— START Dataset content —

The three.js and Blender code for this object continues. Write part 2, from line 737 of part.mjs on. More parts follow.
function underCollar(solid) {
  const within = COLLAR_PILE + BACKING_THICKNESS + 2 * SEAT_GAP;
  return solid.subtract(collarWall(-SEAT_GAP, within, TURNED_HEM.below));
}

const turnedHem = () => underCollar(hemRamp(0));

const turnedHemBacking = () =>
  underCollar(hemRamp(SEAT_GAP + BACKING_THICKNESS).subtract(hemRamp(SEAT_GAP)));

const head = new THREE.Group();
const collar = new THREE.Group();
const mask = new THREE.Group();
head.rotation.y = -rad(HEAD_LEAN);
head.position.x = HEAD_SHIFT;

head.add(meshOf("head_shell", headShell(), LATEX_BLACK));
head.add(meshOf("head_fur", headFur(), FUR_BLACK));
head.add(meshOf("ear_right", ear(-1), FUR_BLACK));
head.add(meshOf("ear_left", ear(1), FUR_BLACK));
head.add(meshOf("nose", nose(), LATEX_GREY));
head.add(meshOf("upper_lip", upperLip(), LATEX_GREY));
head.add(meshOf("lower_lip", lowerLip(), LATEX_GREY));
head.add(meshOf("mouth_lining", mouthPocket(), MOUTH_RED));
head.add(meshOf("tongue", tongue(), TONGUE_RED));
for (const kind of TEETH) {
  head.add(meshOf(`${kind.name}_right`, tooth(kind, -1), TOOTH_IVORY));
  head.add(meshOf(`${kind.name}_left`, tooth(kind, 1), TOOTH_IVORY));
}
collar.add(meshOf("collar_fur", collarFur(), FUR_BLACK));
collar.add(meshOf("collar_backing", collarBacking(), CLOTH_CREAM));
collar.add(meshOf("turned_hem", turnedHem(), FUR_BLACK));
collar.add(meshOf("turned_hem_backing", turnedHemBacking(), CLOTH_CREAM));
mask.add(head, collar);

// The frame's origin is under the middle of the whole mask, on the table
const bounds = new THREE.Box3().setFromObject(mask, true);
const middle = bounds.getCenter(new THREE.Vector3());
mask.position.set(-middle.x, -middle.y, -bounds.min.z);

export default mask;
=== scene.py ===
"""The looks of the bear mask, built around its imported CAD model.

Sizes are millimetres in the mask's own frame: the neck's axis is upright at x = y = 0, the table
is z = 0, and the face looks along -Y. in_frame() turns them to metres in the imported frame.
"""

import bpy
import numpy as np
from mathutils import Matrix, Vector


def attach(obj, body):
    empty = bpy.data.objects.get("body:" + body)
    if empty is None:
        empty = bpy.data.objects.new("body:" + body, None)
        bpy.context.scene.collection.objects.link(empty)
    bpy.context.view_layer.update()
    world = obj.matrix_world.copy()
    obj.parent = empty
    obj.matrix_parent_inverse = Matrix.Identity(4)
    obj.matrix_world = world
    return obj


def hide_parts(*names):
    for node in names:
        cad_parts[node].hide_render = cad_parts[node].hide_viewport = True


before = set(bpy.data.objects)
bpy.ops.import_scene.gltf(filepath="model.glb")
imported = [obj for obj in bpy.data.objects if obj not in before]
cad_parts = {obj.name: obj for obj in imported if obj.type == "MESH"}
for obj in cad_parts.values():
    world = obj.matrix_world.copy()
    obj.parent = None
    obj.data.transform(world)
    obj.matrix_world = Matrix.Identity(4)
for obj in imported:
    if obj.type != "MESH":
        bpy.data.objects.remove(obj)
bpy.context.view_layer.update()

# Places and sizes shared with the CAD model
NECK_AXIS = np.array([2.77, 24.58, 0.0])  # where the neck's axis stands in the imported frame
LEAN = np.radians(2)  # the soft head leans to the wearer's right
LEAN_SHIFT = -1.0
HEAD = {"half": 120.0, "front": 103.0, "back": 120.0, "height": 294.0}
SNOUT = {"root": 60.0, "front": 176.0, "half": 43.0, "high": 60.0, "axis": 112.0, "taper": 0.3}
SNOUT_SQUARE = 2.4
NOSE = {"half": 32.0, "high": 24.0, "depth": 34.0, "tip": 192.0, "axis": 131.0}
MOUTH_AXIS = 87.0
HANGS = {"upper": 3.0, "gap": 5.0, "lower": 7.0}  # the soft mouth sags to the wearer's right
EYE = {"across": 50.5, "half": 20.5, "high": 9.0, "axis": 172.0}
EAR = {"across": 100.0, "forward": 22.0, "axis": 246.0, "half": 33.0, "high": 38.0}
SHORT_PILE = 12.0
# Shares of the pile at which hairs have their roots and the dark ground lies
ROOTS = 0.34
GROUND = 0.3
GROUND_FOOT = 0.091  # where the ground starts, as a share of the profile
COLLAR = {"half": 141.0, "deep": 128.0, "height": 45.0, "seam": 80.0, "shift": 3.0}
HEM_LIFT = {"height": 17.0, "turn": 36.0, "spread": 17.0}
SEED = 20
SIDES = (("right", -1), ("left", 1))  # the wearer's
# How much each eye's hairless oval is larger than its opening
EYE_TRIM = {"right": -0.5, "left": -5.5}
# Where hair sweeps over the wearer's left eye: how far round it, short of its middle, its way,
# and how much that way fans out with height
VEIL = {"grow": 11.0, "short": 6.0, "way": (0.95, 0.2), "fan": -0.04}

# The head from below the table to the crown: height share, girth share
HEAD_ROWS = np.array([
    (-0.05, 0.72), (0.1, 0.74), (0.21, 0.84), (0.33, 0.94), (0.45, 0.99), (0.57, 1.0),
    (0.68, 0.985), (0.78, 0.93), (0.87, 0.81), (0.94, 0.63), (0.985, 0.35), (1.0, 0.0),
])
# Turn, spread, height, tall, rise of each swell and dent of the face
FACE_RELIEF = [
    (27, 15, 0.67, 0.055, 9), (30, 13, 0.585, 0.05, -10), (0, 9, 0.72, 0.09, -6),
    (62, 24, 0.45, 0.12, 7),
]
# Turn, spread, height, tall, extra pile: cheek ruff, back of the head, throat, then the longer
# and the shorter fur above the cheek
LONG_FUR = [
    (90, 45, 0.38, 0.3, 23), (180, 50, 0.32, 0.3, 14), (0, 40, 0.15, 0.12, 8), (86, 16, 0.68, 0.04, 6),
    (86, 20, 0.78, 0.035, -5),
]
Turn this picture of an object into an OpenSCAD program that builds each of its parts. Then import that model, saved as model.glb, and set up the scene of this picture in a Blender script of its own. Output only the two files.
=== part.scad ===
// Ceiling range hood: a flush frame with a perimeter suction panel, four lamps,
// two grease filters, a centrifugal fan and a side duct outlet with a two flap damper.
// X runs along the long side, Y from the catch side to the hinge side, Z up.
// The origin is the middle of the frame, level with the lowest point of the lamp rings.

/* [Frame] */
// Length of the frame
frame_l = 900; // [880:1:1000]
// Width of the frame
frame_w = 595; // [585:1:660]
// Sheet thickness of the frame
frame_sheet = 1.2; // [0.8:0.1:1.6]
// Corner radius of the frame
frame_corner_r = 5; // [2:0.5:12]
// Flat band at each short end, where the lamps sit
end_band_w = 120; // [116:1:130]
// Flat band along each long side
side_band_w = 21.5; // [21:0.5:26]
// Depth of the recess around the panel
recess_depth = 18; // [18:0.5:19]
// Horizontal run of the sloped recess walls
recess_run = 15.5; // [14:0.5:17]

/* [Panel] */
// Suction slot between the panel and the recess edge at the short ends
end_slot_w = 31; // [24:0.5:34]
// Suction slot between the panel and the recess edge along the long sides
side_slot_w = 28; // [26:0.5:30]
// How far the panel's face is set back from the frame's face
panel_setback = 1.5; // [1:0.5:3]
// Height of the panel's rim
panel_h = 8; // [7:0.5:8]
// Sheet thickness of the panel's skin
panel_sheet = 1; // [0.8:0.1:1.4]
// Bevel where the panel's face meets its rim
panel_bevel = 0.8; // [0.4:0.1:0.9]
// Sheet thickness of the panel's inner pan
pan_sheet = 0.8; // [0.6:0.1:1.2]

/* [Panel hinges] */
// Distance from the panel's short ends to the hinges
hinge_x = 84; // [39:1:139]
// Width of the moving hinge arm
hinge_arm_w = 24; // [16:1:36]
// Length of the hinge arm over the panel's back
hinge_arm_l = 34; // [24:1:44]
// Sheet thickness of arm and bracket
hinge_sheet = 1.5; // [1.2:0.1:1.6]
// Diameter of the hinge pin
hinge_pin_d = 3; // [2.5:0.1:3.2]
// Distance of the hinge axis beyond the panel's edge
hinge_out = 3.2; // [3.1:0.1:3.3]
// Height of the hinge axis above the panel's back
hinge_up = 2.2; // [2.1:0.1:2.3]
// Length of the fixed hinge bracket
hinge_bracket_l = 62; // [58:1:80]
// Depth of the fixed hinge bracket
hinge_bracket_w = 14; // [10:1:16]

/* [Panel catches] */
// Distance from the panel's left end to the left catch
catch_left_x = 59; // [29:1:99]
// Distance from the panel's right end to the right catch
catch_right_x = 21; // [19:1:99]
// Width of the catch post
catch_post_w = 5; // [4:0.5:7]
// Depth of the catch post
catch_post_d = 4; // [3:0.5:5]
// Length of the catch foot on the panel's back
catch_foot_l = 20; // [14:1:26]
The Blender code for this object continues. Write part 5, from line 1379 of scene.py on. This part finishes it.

— END Dataset content —

-- Problem --
Print exactly the lines above from the one with "const head = new THREE.Group();" to the one with "before = set(bpy.data.objects)", including both.

-- Response for this exercise --
const head = new THREE.Group();
const collar = new THREE.Group();
const mask = new THREE.Group();
head.rotation.y = -rad(HEAD_LEAN);
head.position.x = HEAD_SHIFT;

head.add(meshOf("head_shell", headShell(), LATEX_BLACK));
head.add(meshOf("head_fur", headFur(), FUR_BLACK));
head.add(meshOf("ear_right", ear(-1), FUR_BLACK));
head.add(meshOf("ear_left", ear(1), FUR_BLACK));
head.add(meshOf("nose", nose(), LATEX_GREY));
head.add(meshOf("upper_lip", upperLip(), LATEX_GREY));
head.add(meshOf("lower_lip", lowerLip(), LATEX_GREY));
head.add(meshOf("mouth_lining", mouthPocket(), MOUTH_RED));
head.add(meshOf("tongue", tongue(), TONGUE_RED));
for (const kind of TEETH) {
  head.add(meshOf(`${kind.name}_right`, tooth(kind, -1), TOOTH_IVORY));
  head.add(meshOf(`${kind.name}_left`, tooth(kind, 1), TOOTH_IVORY));
}
collar.add(meshOf("collar_fur", collarFur(), FUR_BLACK));
collar.add(meshOf("collar_backing", collarBacking(), CLOTH_CREAM));
collar.add(meshOf("turned_hem", turnedHem(), FUR_BLACK));
collar.add(meshOf("turned_hem_backing", turnedHemBacking(), CLOTH_CREAM));
mask.add(head, collar);

// The frame's origin is under the middle of the whole mask, on the table
const bounds = new THREE.Box3().setFromObject(mask, true);
const middle = bounds.getCenter(new THREE.Vector3());
mask.position.set(-middle.x, -middle.y, -bounds.min.z);

export default mask;
=== scene.py ===
"""The looks of the bear mask, built around its imported CAD model.

Sizes are millimetres in the mask's own frame: the neck's axis is upright at x = y = 0, the table
is z = 0, and the face looks along -Y. in_frame() turns them to metres in the imported frame.
"""

import bpy
import numpy as np
from mathutils import Matrix, Vector


def attach(obj, body):
    empty = bpy.data.objects.get("body:" + body)
    if empty is None:
        empty = bpy.data.objects.new("body:" + body, None)
        bpy.context.scene.collection.objects.link(empty)
    bpy.context.view_layer.update()
    world = obj.matrix_world.copy()
    obj.parent = empty
    obj.matrix_parent_inverse = Matrix.Identity(4)
    obj.matrix_world = world
    return obj


def hide_parts(*names):
    for node in names:
        cad_parts[node].hide_render = cad_parts[node].hide_viewport = True


before = set(bpy.data.objects)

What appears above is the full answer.